If I’m right, is this your error, or Professor Landsburg’s?
Good point. The vast majority will be supramarginal or submarginal, but not marginal. So it is strange to call them all “unusual.” That might have been my miswording but if memory serves, I think it was Professor Landsburg’s wording too. Fortunately, the point remains even if the wording is strange.
@Tom DeMeo,
Clearly, the people thrown in prison are worse off. Professor Landsburg and I are making a long-run point comparing two long-run equilibria.
t3
Oct 8 2012 at 12:57pm
If Landsburg was actually claiming that GHWB didn’t recognize the benefit of US citizens being able to buy Japanese trucks, it’s a silly claim.
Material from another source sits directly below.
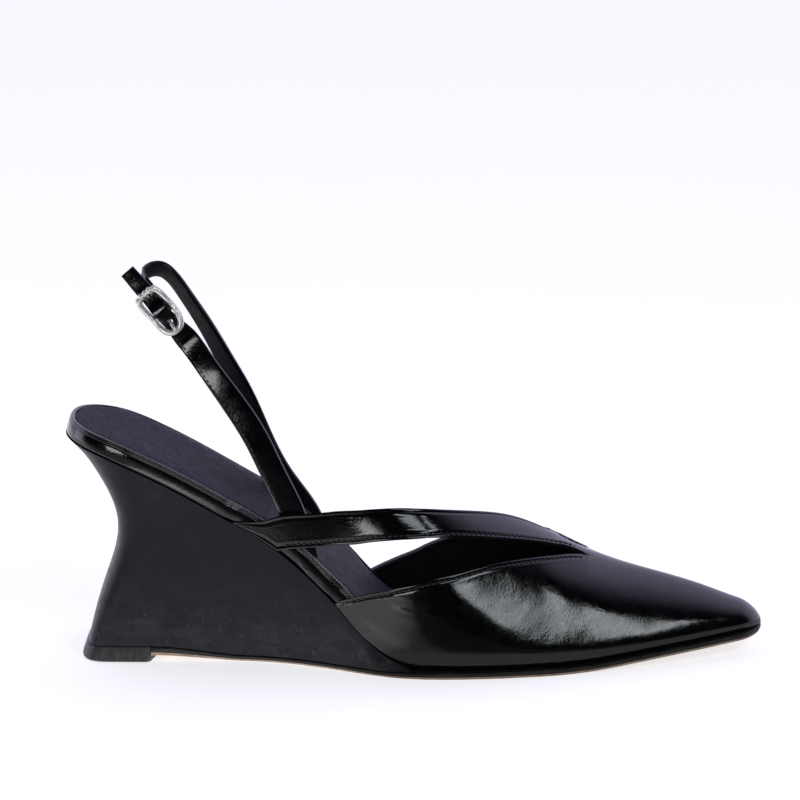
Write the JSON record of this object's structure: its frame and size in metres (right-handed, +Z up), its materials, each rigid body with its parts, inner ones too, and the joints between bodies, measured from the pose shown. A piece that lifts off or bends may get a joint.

GHWB was not an idiot; he was a politician. He said the politically-acceptable thing about opening Japanese markets to the US, but there is no reason to infer that he failed to grasp the core benefit of free trade.
Why do columnists insist on this cutesy type of gotcha?
Ken B
Oct 8 2012 at 3:11pm
One of the reasons it’s difficult to expalin the benefits of free trade is that even in plain sight the benefits are not quite so plain. Let’s look at the claim above:
Now this, endorsed by DRH too, is cute, clever, and makes the point. But it’s not actually right is it? After all you can buy a Chevy truck. The benefit is the higher value of the Japanese truck less the price difference (and even that isn’t quite right). Abtter way to put it is the benefit is the choice to buy the Japanese truck.
David R. Henderson
Oct 8 2012 at 3:46pm
@Ken B,
Good point but the statement is literally true. The truck is the gain. It’s just not the net gain.
Ken B
Oct 10 2012 at 8:46am
@DRH: I never knew you were a lawyer! 🙂
Steven E Landsburg
Oct 10 2012 at 7:55pm
Ted Levy wrote: I think Professor Landsburg means they don’t hurt those who remain drug dealers, though obviously they hurt those former drug dealers who were arrested.
No, that’s not quite the point. The point (in the baseline case where all drug dealers are identical) is that no drug dealer is harmed ex ante; that is, the risk of being arrested is fully compensated by the increase in profit.